+++ Materials provided
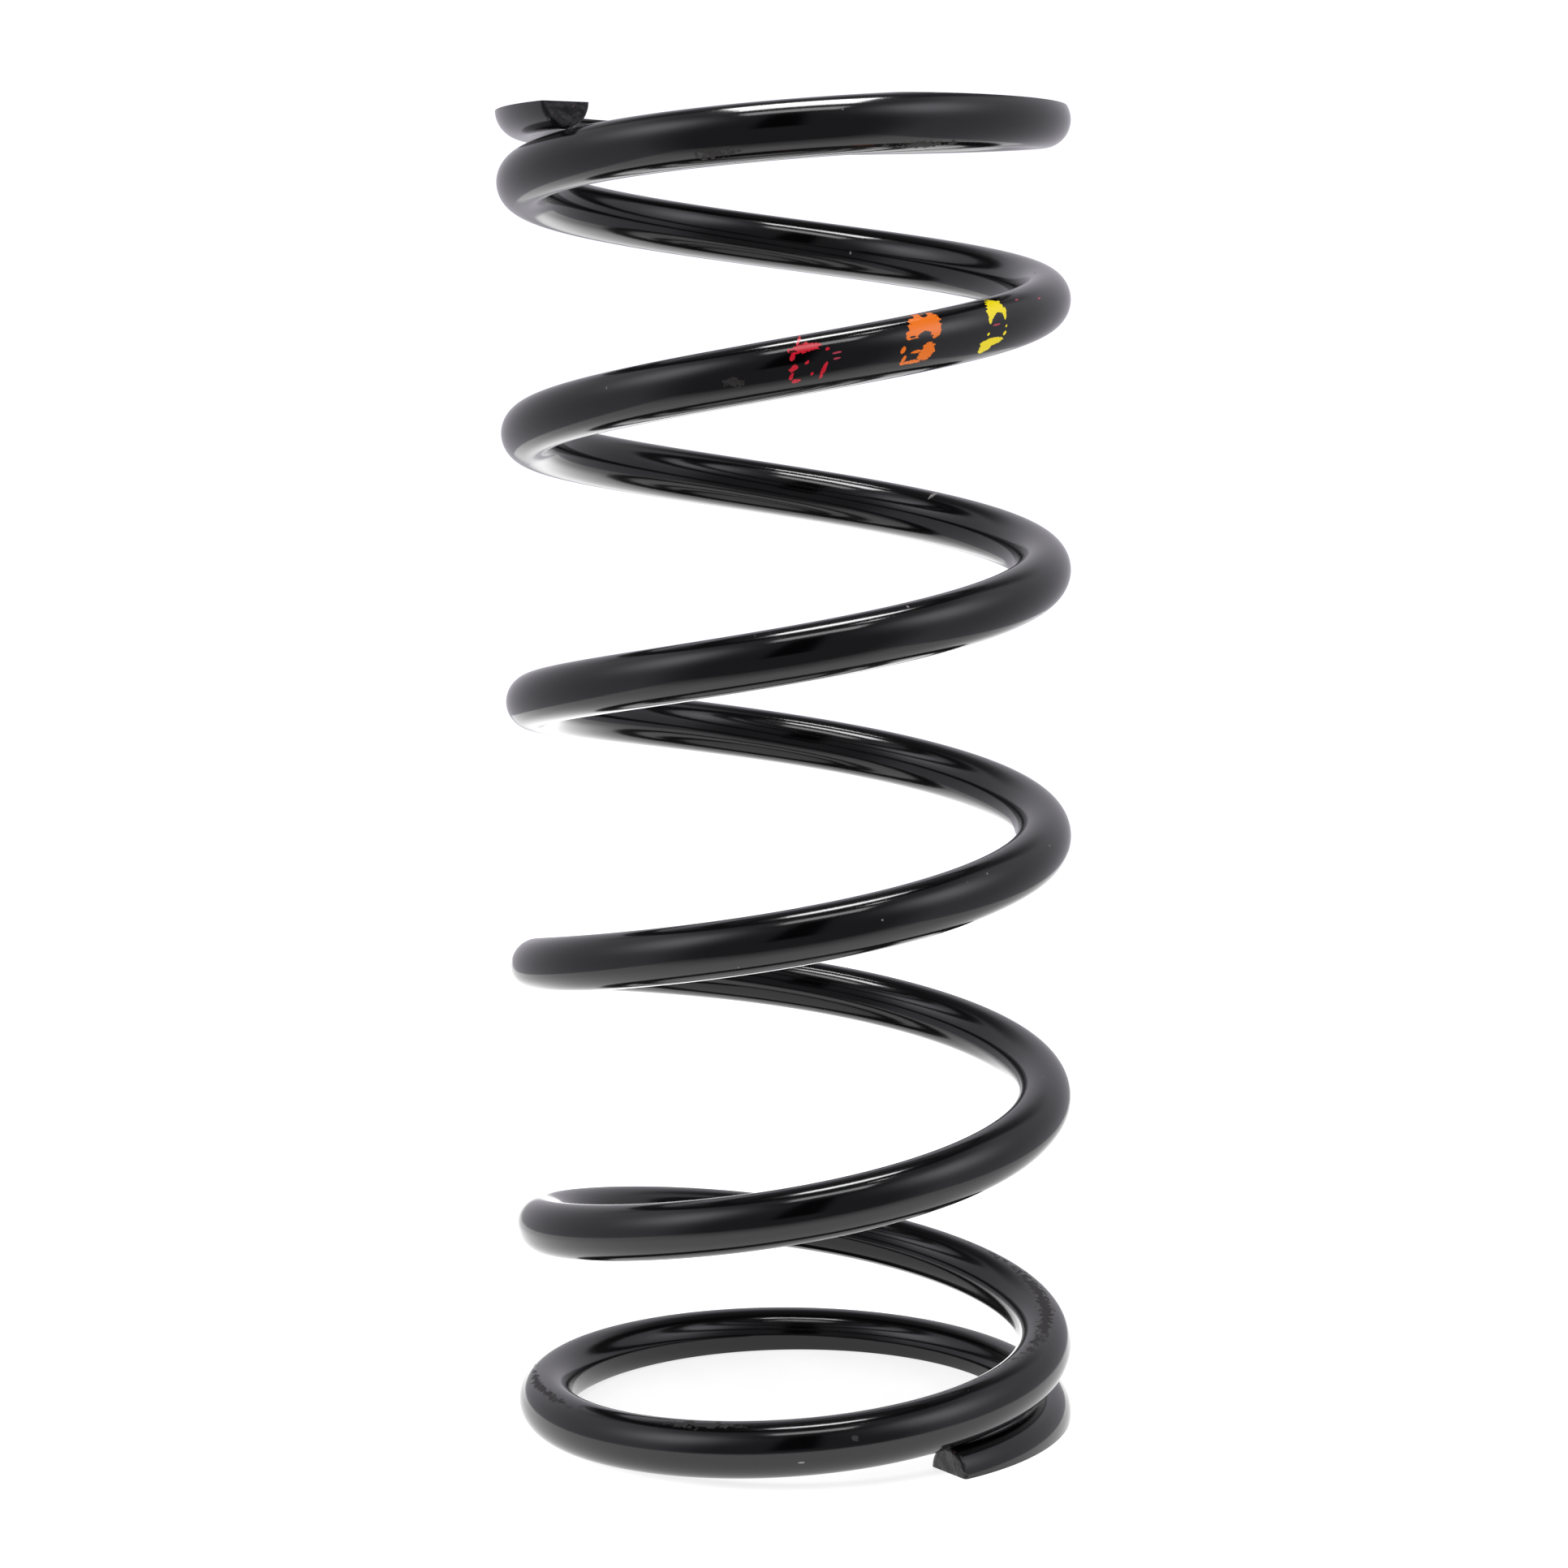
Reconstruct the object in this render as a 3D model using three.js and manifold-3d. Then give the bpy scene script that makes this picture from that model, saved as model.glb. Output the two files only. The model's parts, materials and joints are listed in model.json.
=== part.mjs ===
// Suspension coil spring for a passenger car: one round steel bar wound right-handed into
// equal coils, with both ends closed and ground flat. Millimetres, +Z up. The spring's
// axis is the Z axis and its lower seat is the plane z = 0.
//
// The real spring is a single bar that shortens because every bit of it twists. Here the
// bar is divided into stretches of wire. The coil at each end is one stiff stretch, because
// it lies closed on its seat, and the open coils between them are a chain of short
// stretches. Each stretch hangs in a pivot group at its lower cut, inside the group of the
// stretch below it, and turning the pivots about their own X axes closes the spring.

import * as THREE from 'three';
import { mergeVertices } from 'three/addons/utils/BufferGeometryUtils.js';
import Module from 'manifold-3d';

const wasm = await Module();
wasm.setup();

// ---- Driving dimensions ---------------------------------------------------------------

const wireDiameter = 14.5;
const meanDiameter = 136; // of the coils, measured at the middle of the wire
const freeLength = 351; // from seat to seat, unloaded
const totalTurns = 6.75; // from tip to tip along the wire
const lowerTipAzimuth = -53; // degrees round from +X
const tipThickness = 6.9; // steel left under each tip once the seat is ground
const tipGap = 0.3; // between a tip and the coil that it closes on

// How the pitch opens from each tip: turns that stay closed, then turns to full pitch.
const lowerEnd = { flatTurns: 0.4, openingTurns: 1.25 };
const upperEnd = { flatTurns: 0, openingTurns: 1.88 };

const endCoilTurns = 1; // stiff wire at each end, as far as the coil that touches the tip
const stretchCount = 19; // stretches of wire between the end coils
const cutGap = 0.4; // between the facing ends of two stretches
const hingeSlopeShare = 0.3; // slope of a pivot's axis, as a share of the wire's slope

// Fineness of the faceted wire.
const facetsPerQuarter = 4; // of the wire's round section
const stepsPerTurn = 32;

// ---- Sizes that follow ----------------------------------------------------------------

const wireRadius = wireDiameter / 2;
const coilRadius = meanDiameter / 2;
const firstCut = endCoilTurns;
const lastCut = totalTurns - endCoilTurns;
const stretchTurns = (lastCut - firstCut) / stretchCount;
const tipCentreHeight = tipThickness - wireRadius; // of the wire's middle, off its seat

// Turns of full pitch gained over the first x turns from a tip. The opening is a smooth
// step, t^3 (10 - 15 t + 6 t^2), and this is the area under it.
function openedTurns(x, end) {
  const t = (x - end.flatTurns) / end.openingTurns;
  if (t <= 0) return 0;
  if (t >= 1) return x - end.flatTurns - end.openingTurns / 2;
  return end.openingTurns * t ** 4 * (2.5 - 3 * t + t ** 2);
}

// The wire's rise over x turns from a tip is contactRise * closedShare + pitch * openShare,
// which comes to contactRise after one turn, where the wire passes over its own tip.
function closedShare(x, end) {
  return (x - openedTurns(x, end)) / (1 - openedTurns(1, end));
}

function openShare(x, end) {
  return openedTurns(x, end) - openedTurns(1, end) * closedShare(x, end);
}

const contactRise = wireDiameter + tipGap;
const halfTurns = totalTurns / 2;
const closedShares = closedShare(halfTurns, lowerEnd) + closedShare(halfTurns, upperEnd);
const openShares = openShare(halfTurns, lowerEnd) + openShare(halfTurns, upperEnd);
const activeRise = freeLength - 2 * tipCentreHeight - contactRise * closedShares;
const pitch = activeRise / openShares;

function riseFromTip(x, end) {
  return contactRise * closedShare(x, end) + pitch * openShare(x, end);
}

function wireHeight(turn) {
  if (turn <= halfTurns) return tipCentreHeight + riseFromTip(turn, lowerEnd);
  return freeLength - tipCentreHeight - riseFromTip(totalTurns - turn, upperEnd);
}

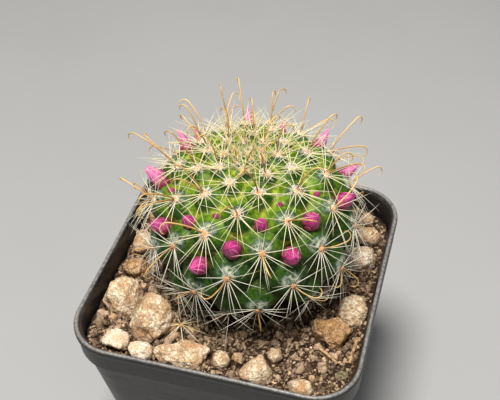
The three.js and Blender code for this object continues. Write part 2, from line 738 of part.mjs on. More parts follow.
const beds = [
  makeRootHole(),
  ...stones.map((stone) => makeStone(stone, GAP)),
  ...straws.map((straw) => makeStraw(straw, GAP)),
];
addPiece(cactusInPot, 'soil', makeSoil(beds.map(toSolid)), 'soil');
addPiece(cactusInPot, 'cactus', makeCactus(), 'cactus');
budPlaces.forEach((place) => addPiece(cactusInPot, `bud_${place.n}`, makeBud(place), 'bud'));
stones.forEach((stone) => {
  addPiece(cactusInPot, `stone_${stone.name}`, makeStone(stone), stone.kind ?? 'cream');
});
straws.forEach((straw) => addPiece(cactusInPot, straw.name, makeStraw(straw), 'straw'));

export default cactusInPot;
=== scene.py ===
# %% [markdown]
# # A round hook-spined cactus in a square nursery pot
#
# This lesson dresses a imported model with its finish. The model holds every piece at its real size: the pot,
# the soil, the plant, its flower buds, the stones and two straws. It loads first, as a fixed frame, and
# nothing here moves it. Each piece below is built in metres in that same frame and takes the place of the
# plain solid that it stands for.

import math

import bmesh
import bpy
import numpy as np
from mathutils import Matrix, Vector, noise


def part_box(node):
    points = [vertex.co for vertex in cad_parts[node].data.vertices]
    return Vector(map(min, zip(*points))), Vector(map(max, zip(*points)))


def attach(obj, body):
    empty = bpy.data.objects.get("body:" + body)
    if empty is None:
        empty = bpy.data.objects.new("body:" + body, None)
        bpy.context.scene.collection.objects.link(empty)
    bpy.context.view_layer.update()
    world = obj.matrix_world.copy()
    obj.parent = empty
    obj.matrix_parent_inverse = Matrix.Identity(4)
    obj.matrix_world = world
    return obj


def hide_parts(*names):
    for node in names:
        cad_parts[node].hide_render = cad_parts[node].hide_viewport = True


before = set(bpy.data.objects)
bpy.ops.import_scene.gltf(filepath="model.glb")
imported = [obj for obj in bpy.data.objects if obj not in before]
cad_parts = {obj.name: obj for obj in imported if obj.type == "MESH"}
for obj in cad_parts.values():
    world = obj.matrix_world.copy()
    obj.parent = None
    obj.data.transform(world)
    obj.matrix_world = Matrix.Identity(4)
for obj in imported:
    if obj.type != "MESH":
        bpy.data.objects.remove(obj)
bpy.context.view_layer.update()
BODY = "root"
MM = 0.001
print("nodes in the model:", len(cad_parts))

# %% [markdown]
# ## Helpers for meshes
#
# Most pieces are a row of rings joined by faces, or a copy of one of the model's solids. Two short helpers
# cover both. Nothing has to be placed by hand afterwards, because every mesh holds its own place and its
# object stays at the origin.

# %% Mesh helpers
def add_object(name, mesh):
    piece = bpy.data.objects.new(name, mesh)
    bpy.context.scene.collection.objects.link(piece)
    return piece


def add_piece(name, points, faces=(), edges=(), smooth=True, **attributes):
    """A mesh object from plain lists. Each attribute is one number, or one vector, for each point."""
    mesh = bpy.data.meshes.new(name)
    mesh.from_pydata([tuple(p) for p in points], list(edges), list(faces))
    if smooth and len(mesh.polygons):
        mesh.shade_smooth()
    for label, values in attributes.items():
        values = np.asarray(values, np.float32)
        vector = values.ndim == 2
        layer = mesh.attributes.new(label, "FLOAT_VECTOR" if vector else "FLOAT", "POINT")
        layer.data.foreach_set("vector" if vector else "value", values.ravel())
    mesh.update()
    return add_object(name, mesh)


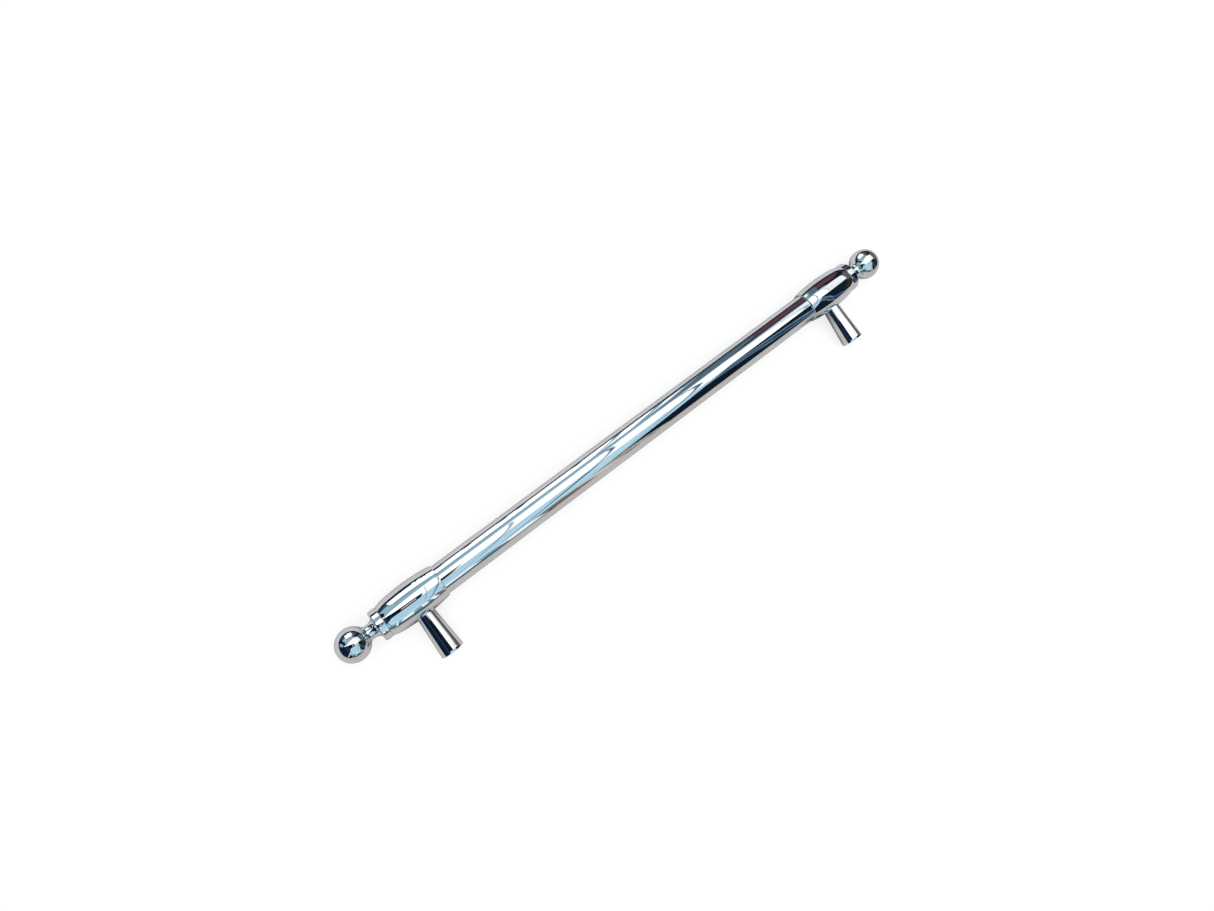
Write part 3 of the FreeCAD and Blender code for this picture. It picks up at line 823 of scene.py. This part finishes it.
def make_right_end():
    """The right wall, in two panels."""
    side_panel("right_wall_front", RIGHT + 1.0, -3.2, -0.3, 0.2, CEILING, STEEL, 1.1, 0.5)
    side_panel("right_wall_back", RIGHT, 0.3, 1.8, 0.5, 2.2, PALE_BLUE, 0.8)


def make_camera_stand():
    """The dark camera that takes the picture, its boom and the flat screen behind it, at the right end."""
    height, display_height, boom_x = CAMERA_HEIGHT, CAMERA_HEIGHT - 0.01, 0.52
    case = ((0.115, -0.13, height), (boom_x, -0.28, height), (boom_x, 0.04, height), (0.145, 0.035, height))
    room_panel("camera_case", case, BLACK)
    display = ((0.19, -0.09, display_height), (0.33, -0.10, display_height),
               (0.33, -0.05, display_height), (0.19, -0.045, display_height))
    room_panel("camera_display", display, WHITE, 0.9)
    front, back = -0.36, 0.30
    boom = ((boom_x, -0.28, height), (SCREEN_X, front, SCREEN_TOP),
            (SCREEN_X, back, SCREEN_TOP), (boom_x, 0.04, height))
    room_panel("camera_boom", boom, NAVY)
    cover = ((0.62, -0.20, 0.64), (0.82, -0.20, 0.50), (0.82, 0.16, 0.50), (0.62, 0.10, 0.64))
    room_panel("boom_cover", cover, ROYAL, 0.6)
    side_panel("dark_screen", SCREEN_X, front, back, 0.0, SCREEN_TOP, NAVY, 1.0, 0.5)


def make_lights():
    """Broad soft light from above for the floor. The chrome sees the room instead of this lamp."""
    lamp = bpy.data.lights.new("overhead", "SUN")
    lamp.energy = math.pi
    lamp.angle = math.radians(120)
    holder = linked(bpy.data.objects.new("overhead", lamp))
    holder.visible_camera = False
    holder.visible_glossy = False


def make_world():
    """What reflections see between the panels."""
    world = bpy.data.worlds.new("dim_room")
    world.use_nodes = True
    background = world.node_tree.nodes["Background"]
    background.inputs["Color"].default_value = (*NAVY, 1)
    bpy.context.scene.world = world


def make_camera():
    """Look down on the handle from over its right half, with the bar rising across the picture."""
    target = Vector((32 * MM, BAR_Y, 0))
    distance = 0.731
    back = Vector((0.2857, -0.0798, 0.9550)).normalized()
    picture_up = Vector((-0.6, -0.8, 0))             # roughly, and squared up below
    right = picture_up.cross(back).normalized()
    up = back.cross(right)
    camera_data = bpy.data.cameras.new("camera")
    camera_data.sensor_width = 36
    camera_data.lens = 26
    camera = linked(bpy.data.objects.new("camera", camera_data))
    turn = Matrix((right, up, back)).transposed()
    camera.matrix_world = Matrix.Translation(target + back * distance) @ turn.to_4x4()
    bpy.context.scene.camera = camera


make_camera()
materials = make_materials()
make_tube(materials["tube_chrome"])
for side in SIDES:
    make_socket(side, materials["fitting_chrome"])
    make_tube_ring(side, materials["nylon"])
    make_collar(side, materials["fitting_chrome"])
    make_finial(side, materials["fitting_chrome"])
    make_stud(side, materials["zinc_steel"])
    make_post(side, materials["fitting_chrome"])
    make_post_screw(side, materials["zinc_steel"])
    make_foot_insert(side, materials["brass"])
    finish_cad_node(f"tube_plug_{side}", materials["brass"])
    finish_cad_node(f"post_lock_washer_{side}", materials["zinc_steel"])
make_floor()
make_table()
make_backdrop()
make_ceiling()
make_window_wall()
make_left_end()
make_back_wall()
make_right_end()
make_camera_stand()
make_lights()
make_world()
bpy.context.scene.view_settings.view_transform = "Standard"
++++++
Starting at the line that contains "Write part 3" and ending at the line that contains "2.2, PALE_BLUE, 0.8)", retype each line exactly; omit everything outside that range.

Result of the task
Write part 3 of the FreeCAD and Blender code for this picture. It picks up at line 823 of scene.py. This part finishes it.
def make_right_end():
    """The right wall, in two panels."""
    side_panel("right_wall_front", RIGHT + 1.0, -3.2, -0.3, 0.2, CEILING, STEEL, 1.1, 0.5)
    side_panel("right_wall_back", RIGHT, 0.3, 1.8, 0.5, 2.2, PALE_BLUE, 0.8)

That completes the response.